Note 2: To prove this part:
"Now think what happens if take that same configuration but instead we pair P1 with S1 and Pj with Sk. The sum will decrease." just think what happens if you have 4 numbers only
P1 <= P2
S1 <= S2

Then should you pair them: P1-S1 and P2-S2 or crossed-over like
P1-S2 and S1-P2. Here a few different cases need to be worked out.

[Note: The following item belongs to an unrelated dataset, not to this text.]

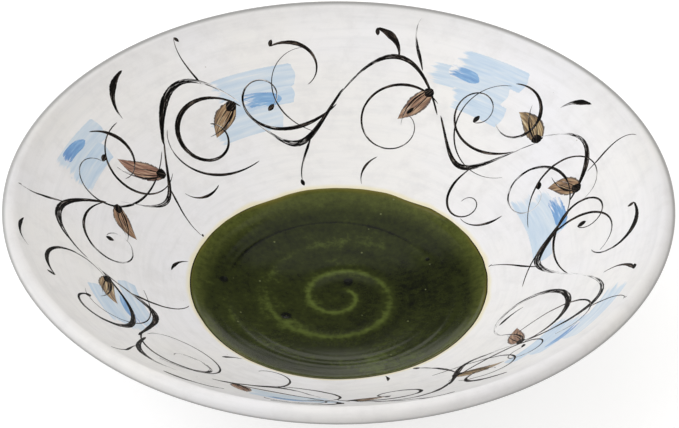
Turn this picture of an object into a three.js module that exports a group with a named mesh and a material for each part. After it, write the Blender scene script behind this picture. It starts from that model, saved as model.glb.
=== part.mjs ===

1 1 (couple 1 - equal numbers)
2 2 (couple 2 - also equal numbers)

1 3 (different numbers)
2 2 (equal numbers)

1 5 (different numbers)
2 10 (different numbers)

Note 3: OK, I think some boundary cases and details should
be worked out :) but basically this idea should work.

Question 3

Observe that: 
- no matter how you arrange the pairs, the sums of each set will be constant, and so will be the difference between the two sums. 
- the 'sum of differences' can only be equal or greater than the 'difference of sums'

So what is that makes the 'sum of differences' greater than the 'difference of sums'?

This is how I would structure the proof:
1) what you want to prove is that sorting minimizes the cases that make the 'sum of differences' greater.
2) what can make the 'sum of differences' greater than the 'difference of sums' are the pairs where the size relation is opposite to the size relation of the sums. For example, if in your sample the sum of all the P grades is greater than the sum of all the S grades (sumP > sumS), any pair where p < s.
3) Now, all you have to prove is that any non-sorted arrangement can only make things worse.

(Forgive the absence of proper math language and depth, I have an excuse for the first though, I'm new to SO and still trying to master the editor)

Question 4

You are trying find minimal average difference. So what is average difference: 1/n * ((p1-s1)+(p2-s2)+...+(pn-sn)) it is 1/n * ((p1+p2+..+pn) - (s1+s2+..+sn)) which doesn't seem depend on ordering. Well you can sort it and pair and it will have minimal average distance as well as any other ordering.